Health & Gastronomy 25/09/2014

Global efforts to protect 500 million farmers from climate change

Climate summit launches efforts toward food security for 9 billion people by 2050. More than 20 Governments, 30 organizations and companies announced they would join the newly launched Global Alliance for Climate-Smart Agriculture

More than 20 Governments, 30 organizations and companies announced they would join the newly launched Global Alliance for Climate-Smart Agriculture. The countries joining represent millions of farmers, at least a quarter of the world cereal production, 43 million undernourished people and 16 per cent of total agricultural greenhouse gas emissions.

The Global Alliance for Climate-Smart Agriculture aims to achieve: Sustainable and equitable increases in agricultural productivity and incomes; greater resilience of food systems and farming livelihoods; and reduction and/or removal of greenhouse gas emissions associated with agriculture (including the relationship between agriculture and ecosystems), wherever possible. It aims to improve people’s food and nutrition security to adjust agricultural practices, food systems and social policies so they account for climate change and the efficient use of natural resources. It will work with stakeholders, including governments, farmers, scientists, businesses, civil society and regional and international organizations.

“I am glad to see action that will increase agricultural productivity, build resilience for farmers and reduce carbon emissions,” said United Nations Secretary-General Ban Ki-moon. “These efforts will improve food and nutrition security for billions of people.”

With demand for food set to increase 60 per cent by 2050, agricultural practices are transforming to meet the challenge of food security for the world’s 9 billion people while reducing emissions.
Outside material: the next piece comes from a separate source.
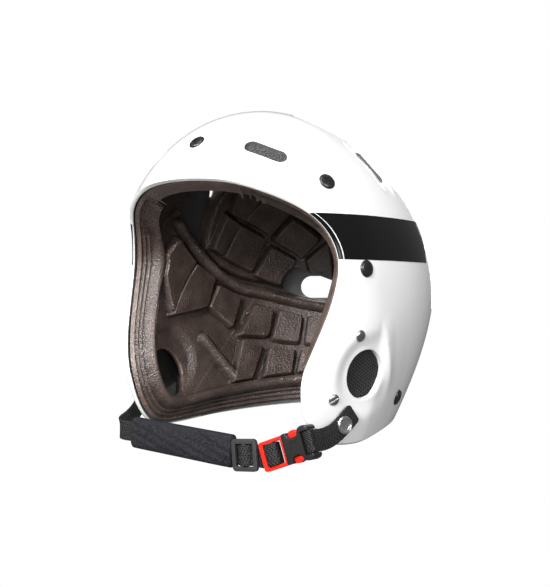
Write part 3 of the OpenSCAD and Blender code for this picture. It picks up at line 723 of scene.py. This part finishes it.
def block_depth(d, corners, blunt=0.012):
    """How far a direction is inside a great-circle polygon, in radians, with blunted corners."""
    c = polar(np.array([p[0] for p in corners], float), np.array([p[1] for p in corners], float))
    middle = unit(c.mean(0))
    total = np.zeros(d.shape[:-1])
    for i in range(len(c)):
        n = unit(np.cross(c[i], c[(i + 1) % len(c)]))
        n = n if n @ middle > 0 else -n
        total += np.exp(-np.clip(d @ n, -0.3, 0.3) / blunt)
    return -blunt * np.log(total)


def line_distance(p, line):
    """Distance to a polyline and the length along it."""
    best, along, run = np.full(p.shape[:-1], 1e9), np.zeros(p.shape[:-1]), 0.0
    for a, b in zip(line[:-1], line[1:]):
        length = np.linalg.norm(b - a)
        t = np.clip((p - a) @ (b - a) / length**2, 0, 1)
        away = np.linalg.norm(p - a - t[..., None] * (b - a), axis=-1)
        nearer = away < best
        best, along = np.where(nearer, away, best), np.where(nearer, run + t * length, along)
        run += length
    return best, along


def smooth_line(points, steps=6):
    p = np.array(points, float)
    p = np.concatenate([[2 * p[0] - p[1]], p, [2 * p[-1] - p[-2]]])
    out = [spline(p[i - 1], p[i], p[i + 1], p[i + 2], k / steps)
           for i in range(1, len(p) - 2) for k in range(steps)]
    return np.array(out + [p[-2]])


def relief(d, blocks, rolls):
    """Foam thickness over the floor, from its blocks and rolls."""
    f = folded(d)
    radius = shell_radius(d) * 0.88
    h = np.zeros(d.shape[:-1])
    for corners in blocks:
        depth = block_depth(f, corners, 0.008) * radius
        h = np.maximum(h, 7.8 * rise((depth + 1.5) / 1.9) + 0.7 * rise((depth - 0.5) / 8))
    for line, half, height, wrinkle in rolls:
        q = smooth_line(line)
        c = polar(q[:, 0], q[:, 1])
        away, along = line_distance(f * radius[..., None], c * (shell_radius(c) * 0.88)[:, None])
        roll = np.sqrt(np.clip(1 - (away / half) ** 2, 0, 1))
        h = np.maximum(h, roll * (height + wrinkle * np.sin(along * 2 * math.pi / 2.3)))
    return h


def rim(m):
    """Foam thickness against the distance from the opening's edge: two thin steps, then a roll."""
    steps = 3.6 + 2.6 * rise((m - 2.2) / 0.8) + 2.8 * rise((m - 4.8) / 0.9)
    steps = steps + (FLOOR - 9) * rise((m - 7.0) / 1.6)
    return steps + 5.5 * np.sqrt(np.clip(1 - ((m - 12.2) / 4.8) ** 2, 0, 1))


def pocket(outline, place, side, spin, floor):
    """Tool that opens a pad from its outer face down to a depth under the shell."""
    o, a, b, n = axes_at(mirror(place, side), side * spin)
    q = outline(0)
    ring = o + q[:, :1] * a + q[:, 1:2] * b * side
    rings = np.concatenate([ring + n * 6, ring - n * floor])
    return rings, outward(rings, tube_faces(2, len(q)))


def liner_pad(name, cad_node, turns, low, high, thick, blocks=(), rolls=(), cuts=(), pockets=(), to_edge=False,
              butted=False):
    """A closed foam pad over a range of turns, between two spreads that may follow the turn."""
    step = 0.65
    middle = math.radians(turns[1] - turns[0]) * 100
    cols = int(middle / step) + 2
    turn = np.linspace(turns[0], turns[1], cols)
    start, end = low(turn), high(turn)
    rows = int(np.radians(end - start).max() * 105 / step) + 2
    t = np.linspace(0, 1, rows)[:, None]
    spread = start * (1 - t) + end * t
    turn = np.broadcast_to(turn, spread.shape)
    d = polar(turn, spread)
    p = on_shell(d)
    reach = np.sin(np.radians(spread)) * np.linalg.norm(p, axis=-1)
    from_side = np.minimum(turn - turns[0], turns[1] - turn)
    to_side = AWAY if butted else np.radians(from_side) * reach
    to_low = np.radians(spread - start) * 100
    to_high = AWAY if to_edge else np.radians(end - spread) * 100
    room = np.minimum(np.minimum(to_side, to_low), to_high)
    rounding = quarter_round(room / 3.2)
    height = thick + relief(d, blocks, rolls)
    if to_edge:
        m = edge_room(p) - EDGE_GAP
        away = rise((m - 15.5) / 1.6)
        inner = np.maximum(height * away + FLOOR * (1 - away), FLOOR * (1 - away))
        height = np.where(m < 15.5, rim(m), inner)
        ear = np.minimum(*(np.linalg.norm(p - on_surface(mirror(EAR_PORT, s)), axis=-1) for s in (1, -1)))
        height = height - 4.0 * rise((31 - ear) / 9)
    height = height * (0.62 + 0.38 * rounding)
    points, faces = closed_sheet(under(d, LINER_OUT + height), under(d, LINER_OUT))
    pad = make_mesh(name, points, faces, [MAT["foam"]], None, angle=60)
    for corners in cuts:
        q = smooth_loop(corners)
        ring = polar(q[:, 0], q[:, 1])
        if turns[0] > 90:
            ring = ring * np.array([-1, 1, 1])
        r = shell_radius(ring)[:, None] * ring
        rings = np.concatenate([r * 1.1, r * 0.66])
        boolean(pad, make_mesh("pad_tool", rings, outward(rings, tube_faces(2, len(ring))), [], None))
    for tool in pockets:
        boolean(pad, make_mesh("pad_tool", *tool, [], None))
    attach(pad, "shell")
    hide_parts(cad_node)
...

Regional efforts underway to carry out climate-smart agriculture include the Africa Climate-Smart Agriculture Alliance, which will help about 25 million farming households across Africa practice climatesmart agriculture by 2025. Set up by the African Union, the New Partnership for Africa’s Development (NEPAD) and five non-governmental organizations (World Vision, Oxfam, CARE International, Concern Worldwide and Catholic Relief Services), the African Alliance shows how governments and civil society can work together.

“Africa is leading by example, and the Africa Climate-Smart Agriculture Alliance will help ensure that the agriculture sector can continue to be an engine of economic growth and social development for all our people, even in the face of climate change,” said Nkosana Dlamini-Zuma, Chair of the AU Commission.

A North-American Climate Smart Agriculture Alliance will also be established to help farmers, ranchers and foresters adapt to climate change, improve resiliency and ease the associated risks of the production process. For example, this might mean from time the seeds of a tomato are planted through its harvesting and packaging for sale. This alliance is to be launched in 2015.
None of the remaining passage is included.